Keberhasilan Dan Kekurangan Pelaksanaan ICERD di Indonesia

Mohammad Firaz
08/265210/SP/22659


         International Convention on the Elimination of All Forms of Racial Discrimination (ICERD) merupakan konvensi internasional mengenai penghapusan segala bentuk macam diskriminasi sosial. Konvensi ini sendiri muncul sebagai reaksi terhadap berbagai fenomena diskriminasi sosial seperti politik apartheid, pemisahan dan pengucilan atau dukungan sebagian masyarakat dalam bentuk penyebaran dokrin-dokrin supremasi ras, warna kulit, keturunan, asal usul kebangsaan atau etnis yang banyak marak sebelum perang dunia ke-2. hal ini dapat dicontohkan dengan politik kolonial yang terjadi di Indonesia. Dimana, politik kolonial banyak membagi masyarakat menjadi kelas-kelas yang memiliki hak dan kewajiban yang berbeda berdasarkan kelas yang ditentukan melalui perbedaan warna kulit dan ras. kegiatan diskriminasi ini sendiri banyak dilakukan oleh pemerintah kolonial dan pemerintah berkuasa sebagai trend dalam usaha mempertahankan kepentingan dan kekuasaan. Trend ini yang banyak menyebabkan masyrakat dunia internasional merasa perlu sebuah konvensi yang mengatur terhadap segala bentuk diskriminasi sosial. Konvensi ini sendiri ditetapkan pada tanggal 21 Desember 1965 melalui Majelis Sidang Umum Perserikatan Bangsa-Bangsa.

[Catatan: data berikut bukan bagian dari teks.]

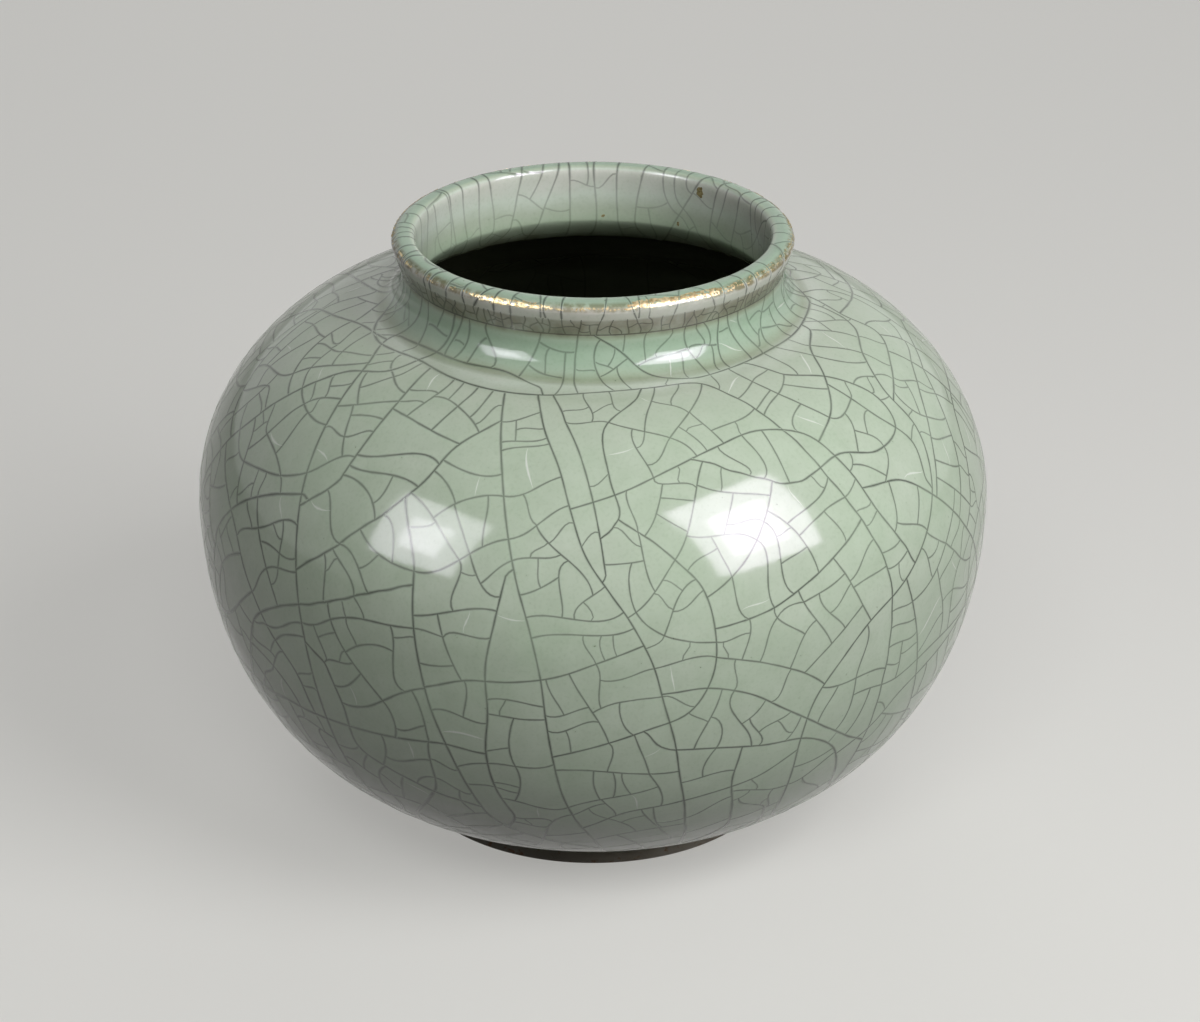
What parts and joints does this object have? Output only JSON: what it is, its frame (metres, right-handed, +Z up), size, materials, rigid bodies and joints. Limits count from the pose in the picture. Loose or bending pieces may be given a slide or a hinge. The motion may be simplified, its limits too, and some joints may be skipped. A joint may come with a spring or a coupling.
{
  "type": "crackle glazed jar",
  "caption": "Globular celadon crackle jar with a short hollowed neck, a rolled gilded lip and a bare foot ring; stands free and holds flowers, water or dry goods.",
  "frame": {"origin": "centre of the circle that the foot ring rests on", "axes": "+Z up along the axis of the jar; the jar is round, so X and Y are free"},
  "size_m": [0.22, 0.22, 0.1691],
  "materials": {
    "bare_clay": "matt, dry fired clay",
    "body_clay": "matt, hidden under the glaze",
    "celadon_glaze": "glossy, crackled",
    "worn_gold": "worn gilding"
  },
  "bodies": {
    "root": {"foot_ring": "bare_clay", "lower_body": "body_clay", "upper_body": "body_clay", "neck_collar": "body_clay", "base_glaze": "celadon_glaze", "inner_glaze": "celadon_glaze", "outer_glaze": "celadon_glaze", "lip_gilding": "worn_gold"}
  },
  "joints": []
}
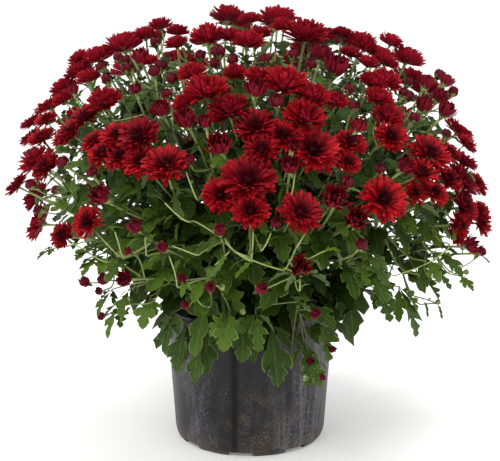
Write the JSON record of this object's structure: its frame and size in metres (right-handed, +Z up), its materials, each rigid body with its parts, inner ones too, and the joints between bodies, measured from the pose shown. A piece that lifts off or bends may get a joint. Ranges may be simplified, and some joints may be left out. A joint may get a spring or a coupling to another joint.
{
  "type": "pot chrysanthemum",
  "caption": "Garden chrysanthemum in a round nursery pot: a dome of dark red blooms and buds over lobed green leaves, for a table, step or bed.",
  "frame": {"origin": "middle of the pot's underside, on the plane that the foot ring rests on", "axes": "+Z up along the pot's axis, -Y towards the side that the picture shows"},
  "size_m": [0.5808, 0.5875, 0.5339],
  "materials": {
    "pot_plastic": "charcoal black, satin",
    "potting_soil": "matte",
    "leaves_and_stems": "matte",
    "petals": "velvety"
  },
  "bodies": {
    "root": {"bloom_19": "petals", "bloom_20": "petals", "bloom_21": "petals", "bloom_22": "petals", "bloom_23": "petals", "bloom_24": "petals", "bloom_25": "petals", "bloom_26": "petals", "bloom_27": "petals", "bloom_28": "petals", "bloom_29": "petals", "bloom_30": "petals", "bloom_31": "petals", "bloom_32": "petals", "bloom_33": "petals", "bloom_34": "petals", "bloom_35": "petals", "bloom_36": "petals", "bloom_37": "petals", "bloom_38": "petals", "bloom_39": "petals", "bloom_40": "petals", "bloom_41": "petals", "bunch_01": "petals", "bunch_02": "petals", "bunch_03": "petals", "bunch_04": "petals", "bunch_05": "petals", "bunch_06": "petals", "bunch_07": "petals", "bunch_08": "petals", "bunch_09": "petals", "bunch_10": "petals", "bunch_11": "petals", "bunch_12": "petals", "bunch_13": "petals", "bunch_14": "petals", "bunch_15": "petals", "bunch_16": "petals", "bunch_17": "petals", "bunch_18": "petals", "leafy_stem_01": "leaves_and_stems", "leafy_stem_02": "leaves_and_stems", "leafy_stem_03": "leaves_and_stems", "leafy_stem_04": "leaves_and_stems", "leafy_stem_05": "leaves_and_stems", "leafy_stem_06": "leaves_and_stems", "leafy_stem_07": "leaves_and_stems", "leafy_stem_08": "leaves_and_stems", "leafy_stem_09": "leaves_and_stems", "leafy_stem_10": "leaves_and_stems", "leafy_stem_11": "leaves_and_stems", "leafy_stem_12": "leaves_and_stems", "leafy_stem_13": "leaves_and_stems", "leafy_stem_14": "leaves_and_stems", "leafy_stem_15": "leaves_and_stems", "leafy_stem_16": "leaves_and_stems", "leafy_stem_17": "leaves_and_stems", "pot": "pot_plastic", "soil": "potting_soil"}
  },
  "joints": []
}
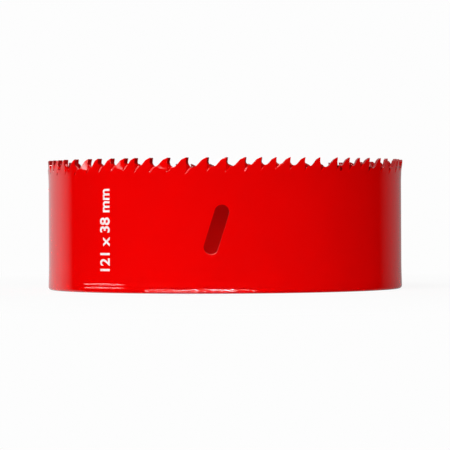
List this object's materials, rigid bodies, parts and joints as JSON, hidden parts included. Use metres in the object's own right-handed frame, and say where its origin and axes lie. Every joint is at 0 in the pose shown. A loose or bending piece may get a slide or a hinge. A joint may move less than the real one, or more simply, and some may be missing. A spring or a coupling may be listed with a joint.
{
  "type": "hole saw",
  "caption": "Large cup-shaped hole saw: thin toothed steel ring welded to a thick base disc, all painted red, for sawing round holes on an arbor.",
  "frame": {"origin": "on the saw's axis, in the plane of the underside of the base", "axes": "+Z along the axis from the base towards the teeth; -Y is the side with the first ejection slot; teeth point counter-clockwise seen from +Z"},
  "size_m": [0.1207, 0.1205, 0.0436],
  "materials": {
    "red_paint": "thick gloss red enamel over rolled steel strip",
    "red_paint_plate": "thick gloss red enamel over turned steel plate"
  },
  "bodies": {
    "root": {"toothed_ring": "red_paint", "base_plate": "red_paint_plate"}
  },
  "joints": []
}
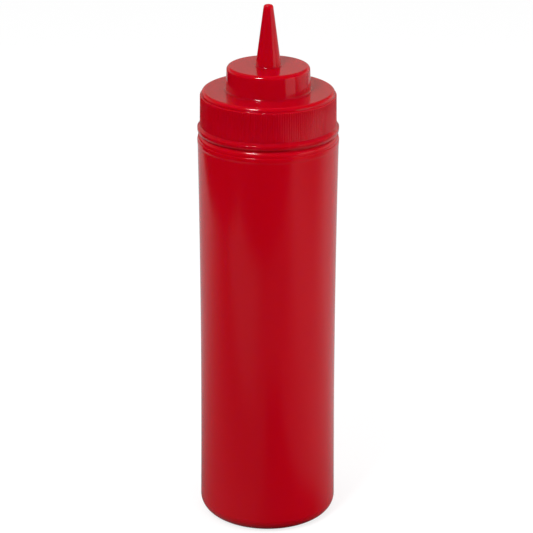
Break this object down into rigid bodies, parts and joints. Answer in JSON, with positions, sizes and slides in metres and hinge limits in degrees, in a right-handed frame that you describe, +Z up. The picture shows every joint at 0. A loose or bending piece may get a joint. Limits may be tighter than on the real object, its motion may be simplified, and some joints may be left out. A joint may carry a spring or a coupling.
{
  "type": "squeeze bottle",
  "caption": "Tall round wide-mouth squeeze bottle with a ribbed screw cap that carries a raised hub and a long tapered dispensing nozzle.",
  "frame": {"origin": "centre of the flat foot that the bottle stands on", "axes": "+Z up along the bottle's axis, from the foot towards the nozzle's tip; the form is round, so X and Y have no feature of their own"},
  "size_m": [0.0683, 0.0682, 0.2618],
  "materials": {
    "bottle": "satin red blown polyethylene",
    "cap": "glossy red moulded plastic"
  },
  "bodies": {
    "root": {"bottle": "bottle", "cap": "cap"}
  },
  "joints": []
}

          Konvensi ini sendiri terdiri atas 12 paragraf dan batang tubuh dengan 3 bab, yang terdiri dari 25 pasal. Dimana keseluruhan isi tersebut memiliki sistematika yaitu bab I memuat ketentuan-ketentuan pokok yang mengatur pengertian diskriminasi rasial dan kewajiban negara pihak untuk mengutuk diskrimiansi rasial serta mengambil semua langkah yang sesuai guna menyusun secepat mungkin kebijakan penghapusan segala bentuk diskriminasi rasial dan memajukan pengertian antar ras. Bab II mengatur ketentuan mengenai komite tentang penghapusan diskriminasi rasial (Committee on the Elimination of Racial Discrimination) dan tugas serta kewenangan dalam melakukan pemantauan atas pelaksanaan kenvensi. Bab III merupakan ketentuan penutup yang memuat hal-hal yang berkaitan dengan mulai berlakunya konvensi, perubahan, persyaratan (reservation), ratifikasi, dan aksesi, pengunduran diri serat mekanisme penyelesaian sengketa antar negara pihak. Konvensi ini sendiri sudah diratifikasi lebih dari 185 negara di dunia ,hingga hari ini.
           Indonesia sendiri meratifikasi undang-undang ini pada tanggal 25 Juni 1999 melalui undang-undang no 29 tahun 1999. Undang-undang ini sendiri merupakan kelanjutan dari Ketetapan Majelis Permusyawaratan Rakyat Nomor XVII/MPR/1998 tentang Hak Asasi Manusia. Implikasi terhadap proses ratifikasi ini adalah kontrol terhadap pemerintah Indonesia yang di masa lalu banyak melakukan pelanggaran diskriminasi sosial terutama diskriminasi pada etnis Thionghoa. Kontrol ini dilakukan dengan kewajiban negara peserta ratifikasi untuk melapurkan progres penegakkan HAM yang dilakukan setiap tahun, paska meratifikasi konvensi tersebut. Hal ini dapat dilihat melalui tindakan duta besar tetap untuk PBB yaitu Marakim Wibisono beserta Direktur Jenderal Hak Asasi Manusia (HAM) dari Departemen Kehakiman dan HAM Prof. Harkristuti Harkrisnowo yang melaporkan perkembangan pelaksanaan International Convention on the Elimination of All Forms of Racial Discrimination (ICERD)pada sidang Komisi Perserikatan Bangsa-Bangsa bidang penghapusan Diskriminasi atau Ras (CERD) di Jenewa ,Swiss. Delegasi Indonesia melaporkan tentang komitmen pemerintah Indonesia menjalankan konvensi ini, seperti penghapusan diskriminasi terhadap komunita masyarakat Thionghoa Indonesia. Namun, keberhasilan ini juga memiliki kelemahan dalam bidang pelaksanaan terutama konsistensi dari pemerintah Indonesia sendiri, seperti laporan kontras mengenai inkonsistensi dari pemerintah Indonesia seperti pasal 22, Indonesia tidak mengakui mekanisme perselisihan antar negara dibawa ke ICJ (International Court Justice). Hanya bisa berlaku bila mendapat persetujuan dua pihak dan Indonesia tidak melakukan deklarasi terhadap pasal 14 yang berarti tidak mengakui berlakunya mekanisme pengaduan individu ke komite.